§ **Direction**
The listing below is to be output in its exact form.

§ **Source data**
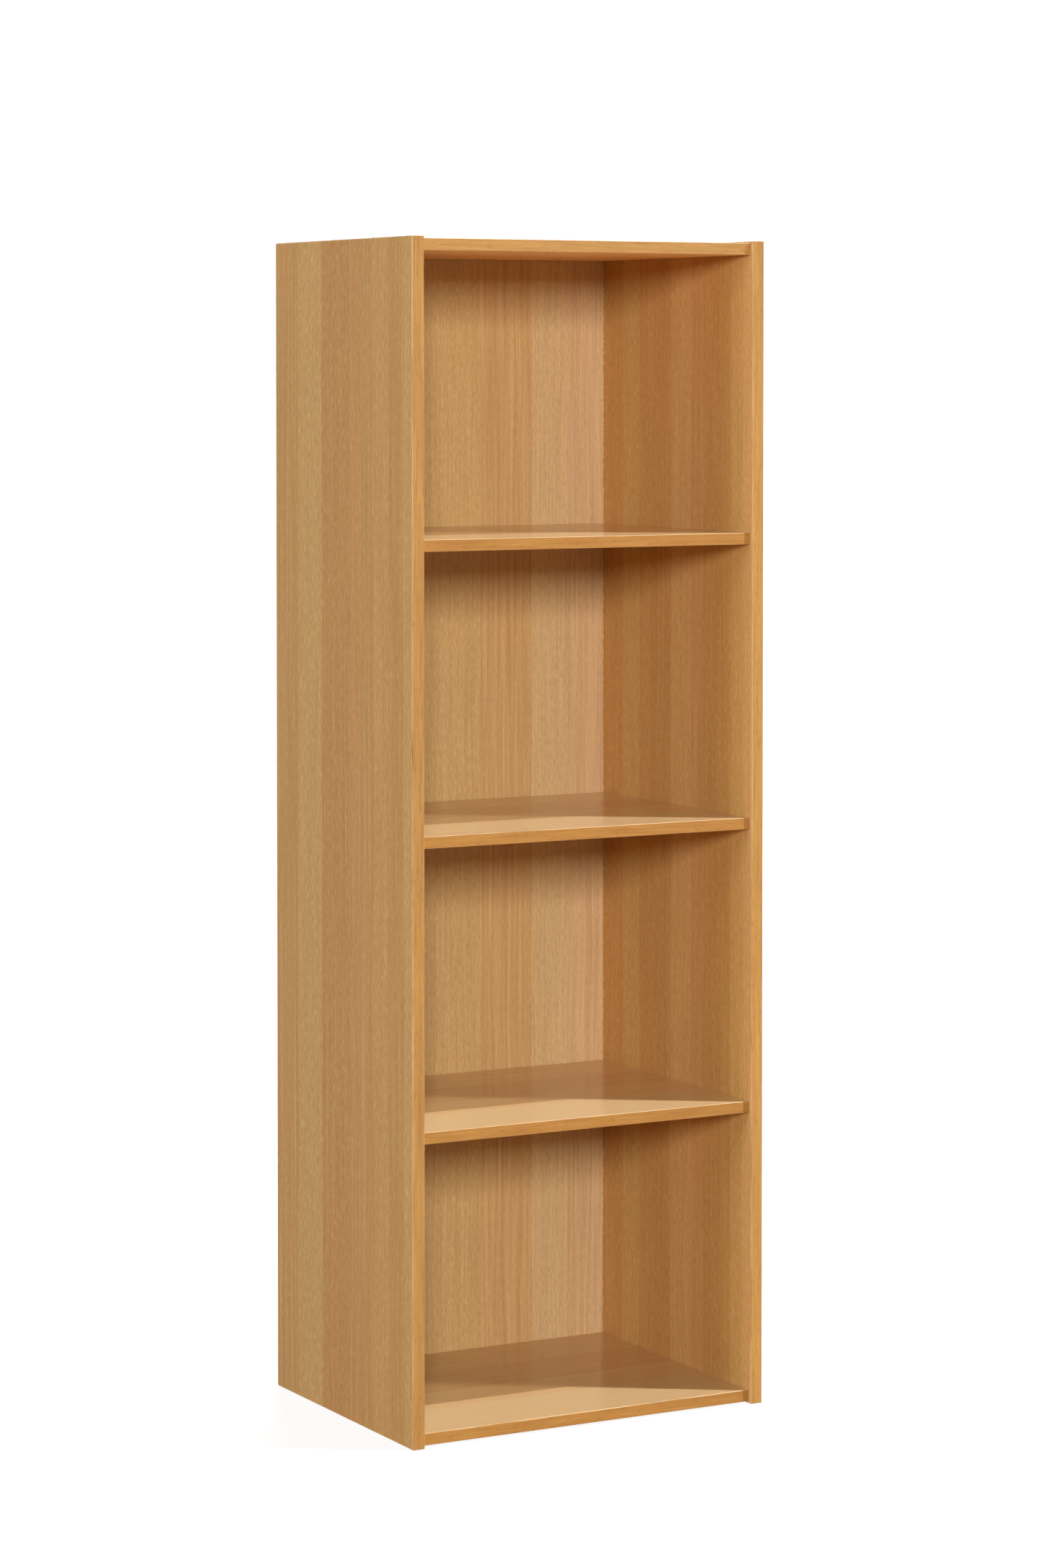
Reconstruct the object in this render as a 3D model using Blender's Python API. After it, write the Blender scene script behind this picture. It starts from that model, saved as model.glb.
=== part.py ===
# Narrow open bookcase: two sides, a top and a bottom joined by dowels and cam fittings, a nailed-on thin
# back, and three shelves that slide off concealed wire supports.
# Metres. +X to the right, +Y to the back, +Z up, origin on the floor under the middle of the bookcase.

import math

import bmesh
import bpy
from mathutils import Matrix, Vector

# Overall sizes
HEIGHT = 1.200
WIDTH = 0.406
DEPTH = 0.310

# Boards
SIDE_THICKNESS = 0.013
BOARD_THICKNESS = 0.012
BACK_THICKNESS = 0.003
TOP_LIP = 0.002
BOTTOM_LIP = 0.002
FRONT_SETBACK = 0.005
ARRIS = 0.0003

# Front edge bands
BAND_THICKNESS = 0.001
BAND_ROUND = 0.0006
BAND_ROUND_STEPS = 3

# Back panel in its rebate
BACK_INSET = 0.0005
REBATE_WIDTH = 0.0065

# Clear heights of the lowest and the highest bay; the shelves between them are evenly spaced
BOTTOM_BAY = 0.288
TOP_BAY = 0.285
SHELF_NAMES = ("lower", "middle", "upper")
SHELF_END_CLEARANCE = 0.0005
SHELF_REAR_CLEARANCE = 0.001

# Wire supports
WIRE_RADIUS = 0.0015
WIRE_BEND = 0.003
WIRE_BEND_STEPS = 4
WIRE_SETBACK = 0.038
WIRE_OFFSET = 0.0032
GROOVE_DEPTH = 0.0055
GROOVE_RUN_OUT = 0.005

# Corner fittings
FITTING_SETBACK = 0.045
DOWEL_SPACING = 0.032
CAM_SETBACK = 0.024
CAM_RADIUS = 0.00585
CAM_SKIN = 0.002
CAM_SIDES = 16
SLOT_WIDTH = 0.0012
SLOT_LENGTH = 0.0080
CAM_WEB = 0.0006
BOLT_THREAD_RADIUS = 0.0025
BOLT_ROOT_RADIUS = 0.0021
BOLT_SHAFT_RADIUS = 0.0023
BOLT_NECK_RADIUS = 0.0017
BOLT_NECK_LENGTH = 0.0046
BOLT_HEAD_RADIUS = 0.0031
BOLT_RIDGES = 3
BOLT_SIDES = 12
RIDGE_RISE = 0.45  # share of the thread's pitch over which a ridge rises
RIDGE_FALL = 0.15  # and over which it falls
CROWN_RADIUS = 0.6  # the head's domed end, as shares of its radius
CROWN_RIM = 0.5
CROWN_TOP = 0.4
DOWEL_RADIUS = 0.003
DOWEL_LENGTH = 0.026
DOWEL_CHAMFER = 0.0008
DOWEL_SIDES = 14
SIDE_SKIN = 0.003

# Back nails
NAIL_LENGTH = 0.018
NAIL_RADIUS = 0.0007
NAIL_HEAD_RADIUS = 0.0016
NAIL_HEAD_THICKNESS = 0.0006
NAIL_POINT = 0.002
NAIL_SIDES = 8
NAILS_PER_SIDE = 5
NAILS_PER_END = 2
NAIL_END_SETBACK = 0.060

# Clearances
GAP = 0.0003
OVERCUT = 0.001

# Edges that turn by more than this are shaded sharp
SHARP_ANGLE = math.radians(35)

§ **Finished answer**
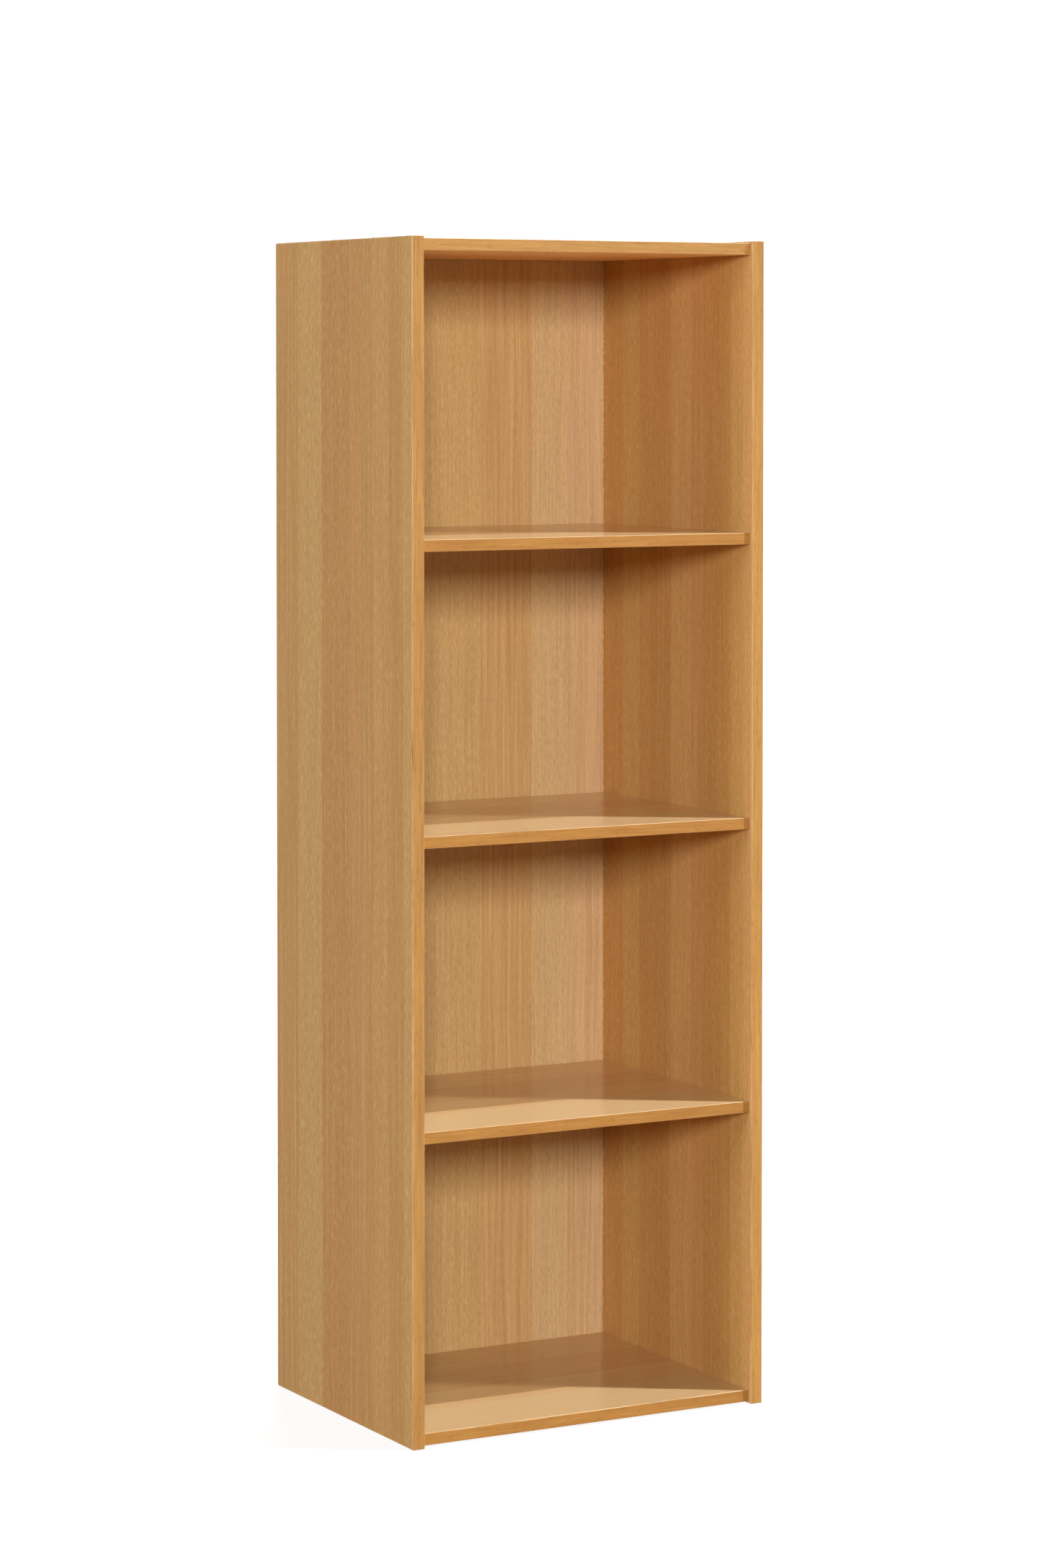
Reconstruct the object in this render as a 3D model using Blender's Python API. After it, write the Blender scene script behind this picture. It starts from that model, saved as model.glb.
=== part.py ===
# Narrow open bookcase: two sides, a top and a bottom joined by dowels and cam fittings, a nailed-on thin
# back, and three shelves that slide off concealed wire supports.
# Metres. +X to the right, +Y to the back, +Z up, origin on the floor under the middle of the bookcase.

import math

import bmesh
import bpy
from mathutils import Matrix, Vector

# Overall sizes
HEIGHT = 1.200
WIDTH = 0.406
DEPTH = 0.310

# Boards
SIDE_THICKNESS = 0.013
BOARD_THICKNESS = 0.012
BACK_THICKNESS = 0.003
TOP_LIP = 0.002
BOTTOM_LIP = 0.002
FRONT_SETBACK = 0.005
ARRIS = 0.0003

# Front edge bands
BAND_THICKNESS = 0.001
BAND_ROUND = 0.0006
BAND_ROUND_STEPS = 3

# Back panel in its rebate
BACK_INSET = 0.0005
REBATE_WIDTH = 0.0065

# Clear heights of the lowest and the highest bay; the shelves between them are evenly spaced
BOTTOM_BAY = 0.288
TOP_BAY = 0.285
SHELF_NAMES = ("lower", "middle", "upper")
SHELF_END_CLEARANCE = 0.0005
SHELF_REAR_CLEARANCE = 0.001

# Wire supports
WIRE_RADIUS = 0.0015
WIRE_BEND = 0.003
WIRE_BEND_STEPS = 4
WIRE_SETBACK = 0.038
WIRE_OFFSET = 0.0032
GROOVE_DEPTH = 0.0055
GROOVE_RUN_OUT = 0.005

# Corner fittings
FITTING_SETBACK = 0.045
DOWEL_SPACING = 0.032
CAM_SETBACK = 0.024
CAM_RADIUS = 0.00585
CAM_SKIN = 0.002
CAM_SIDES = 16
SLOT_WIDTH = 0.0012
SLOT_LENGTH = 0.0080
CAM_WEB = 0.0006
BOLT_THREAD_RADIUS = 0.0025
BOLT_ROOT_RADIUS = 0.0021
BOLT_SHAFT_RADIUS = 0.0023
BOLT_NECK_RADIUS = 0.0017
BOLT_NECK_LENGTH = 0.0046
BOLT_HEAD_RADIUS = 0.0031
BOLT_RIDGES = 3
BOLT_SIDES = 12
RIDGE_RISE = 0.45  # share of the thread's pitch over which a ridge rises
RIDGE_FALL = 0.15  # and over which it falls
CROWN_RADIUS = 0.6  # the head's domed end, as shares of its radius
CROWN_RIM = 0.5
CROWN_TOP = 0.4
DOWEL_RADIUS = 0.003
DOWEL_LENGTH = 0.026
DOWEL_CHAMFER = 0.0008
DOWEL_SIDES = 14
SIDE_SKIN = 0.003

# Back nails
NAIL_LENGTH = 0.018
NAIL_RADIUS = 0.0007
NAIL_HEAD_RADIUS = 0.0016
NAIL_HEAD_THICKNESS = 0.0006
NAIL_POINT = 0.002
NAIL_SIDES = 8
NAILS_PER_SIDE = 5
NAILS_PER_END = 2
NAIL_END_SETBACK = 0.060

# Clearances
GAP = 0.0003
OVERCUT = 0.001

# Edges that turn by more than this are shaded sharp
SHARP_ANGLE = math.radians(35)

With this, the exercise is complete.